Ya know Larry,  I always suspected you was a loafer.  :!: Looks great man. I've wanted to try one for some time now.


----------



## Nick Prochilo (Jun 23, 2006)

Way to go Larry!


----------



## LarryWolfe (Jun 23, 2006)

brian j said:
			
		

> looks great larry.  i haven't cooked a meatloaf for a while now.  might have to add it to the list.  how much cheese did you use?

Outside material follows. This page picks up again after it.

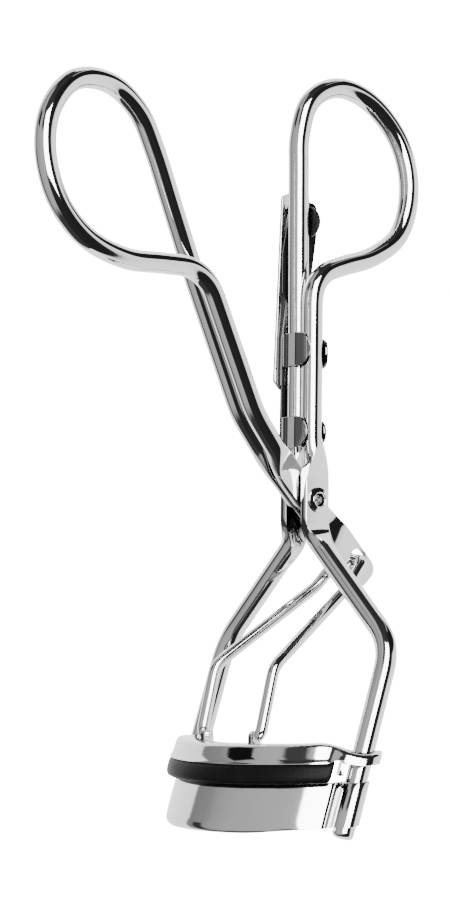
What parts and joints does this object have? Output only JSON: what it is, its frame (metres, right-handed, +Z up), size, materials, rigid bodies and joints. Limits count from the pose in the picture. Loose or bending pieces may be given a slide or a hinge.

I dunno Brian, I do most stuff by eye.  But I'd suspect about a cup of parmesean cheese.  Wasn't sure how it would turn out in place of the bread crumbs, but it really turned out o be a nice substitute and add a nice flavor.


----------



## Griff (Jun 23, 2006)

Good looking loaf Larry. I like the parmesean cheese in meatloafs. Next time think about cooking it on parchment paper.

Griff


----------



## Cliff H. (Jun 23, 2006)

I am not a big meatloaf fan, but that one looks pretty darn good.


----------



## wittdog (Jun 24, 2006)

I'm ususally not a big fan of meatloaf, but the smoked loaf is awsome. Nice job Larry looks great....the parchment paper is a neat trick to.


----------



## Bruce B (Jun 24, 2006)

Good job Larry! Always count on you for great cooks.


----------



## Puff1 (Jun 24, 2006)

Cold meatloaf sammys yum =P~ 
Looks great Wolfe bro' =D>


----------



## Finney (Jun 25, 2006)

Looks great brother-man.
Howz about cooking one of those for me next time ya see me.


----------



## ScottyDaQ (Jun 26, 2006)

Looks great Larry! =D>  =D>  =D> 
Told ya the cheese would work.


----------



## LarryWolfe (Jun 26, 2006)

ScottyDaQ said:
			
		

> Looks great Larry! =D>  =D>  =D>
> Told ya the cheese would work.



Yep you were right Scotty it worked great.  A good amount of it melted and leaked out but there was still enough in it to bind it and add a good flavor.


----------



## Bill The Grill Guy (Jun 26, 2006)

The Joker said:
			
		

> Nice "bowl" shape.  :!:  Is that an "ear" shadow I see there???  :razz:



With a head like his, how could you not get an ear shadow in there.  LOL

Nice looking meat loaf there bro.


----------